HAJI BIRUANG (SERI OPINI IBG DHARMA PUTRA)

HAJI BIRUANG
Oleh : IBG Dharma Putra

SCNEWS.ID-BANJARMASIN. Bermula dari obrolan kosong dipenuhi kelucuan lokal, tentang seseorang yang diberi gelar haji, padahal belum menginjakkan kakinya di kota suci Mekkah. Obrolan konyol dengan sumber berita dan waktu terlupa, sehingga tempat tak berani dikata, walaupun isi pembicaraan masih tertancap jelas di benak, tentang haji biruang.

Pemberian gelar yang sebenar benarnya salah, karena haji adalah ziarah ke Mekkah, diwajibkan bagi yang mampu, setidaknya 1 X seumur hidup sedang haji biruang adalah padanan lokal bagi orang yang selamat dari serangan beruang

Mari melupakan gelar yang salah dengan mulai melihat potensi kontemplatifnya. Sebuah saat dengan kemungkinan keberhasilan kontemplasi serupa walau tidak setara. Berada di tanah suci ataupun berada diperbatasan hidup dan mati ataupun berada dikehampaan sebab penolakan cinta adalah waktu terbaik berkontemplasi.

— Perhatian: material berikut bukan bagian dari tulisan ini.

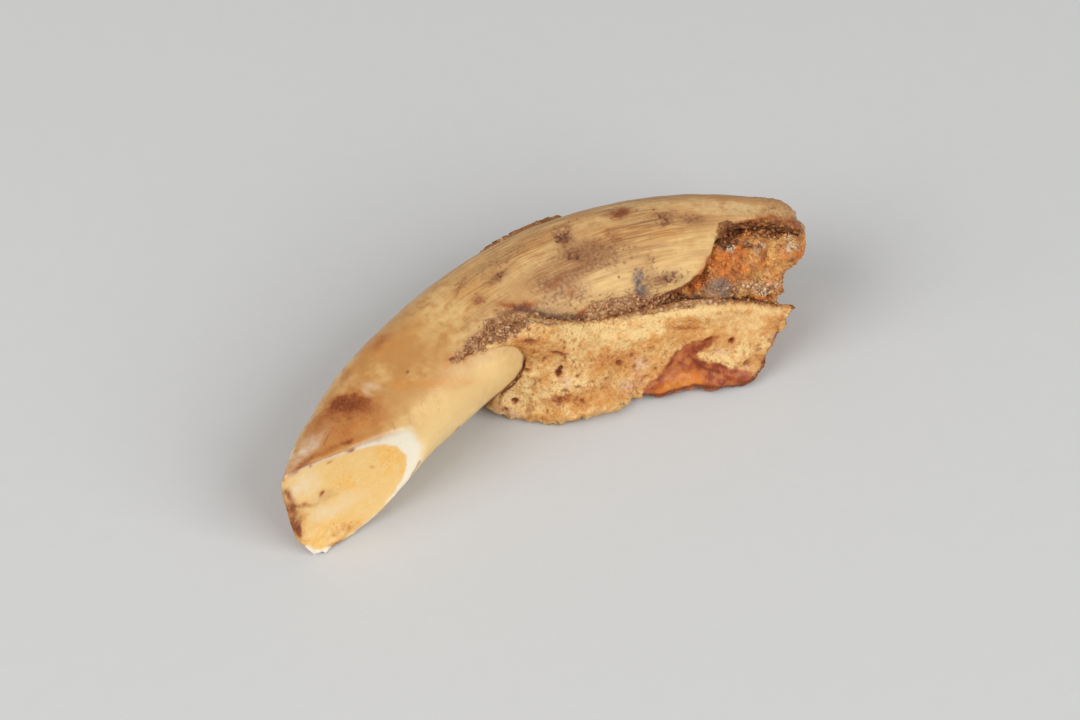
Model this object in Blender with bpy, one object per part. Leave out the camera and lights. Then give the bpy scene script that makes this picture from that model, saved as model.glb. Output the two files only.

Situasi fokus dan seriusnya penyerahan diri saat ibadah serupa dengan kepasrahan yang timbul karena kepasrahan dipuncak ketakutan dibunuh beruang ataupun kepasrahan karena perasaan sangat rendah, amat tidak berguna, tersisihkan oleh dambaan hatinya, sebenarnya adalah saat evaluasi diri dan pengambilan hikmah sehingga setelahnya potensial menjadi lebih baik. Secara nyata, pada saat humor terasakan tidak lucu dan hiburan tidak lagi menyenangkan, dapat digunakanlah untuk mengapresiasi diri

Ada perbedaan mendasar diantara ketiganya, khususnya antara ibadah dengan dua peristiwa lain karena ibadah adalah upaya penyembuhan rohani sedangkan serangan beruang dan patah hati, memerlukan pemulihan nyata agar menjadi penyintasnya. Potensi kepulihan ditentukan oleh kejelasan saat berakhirnya optimisme ataupun penyebab awal terjadinya kepasrahan.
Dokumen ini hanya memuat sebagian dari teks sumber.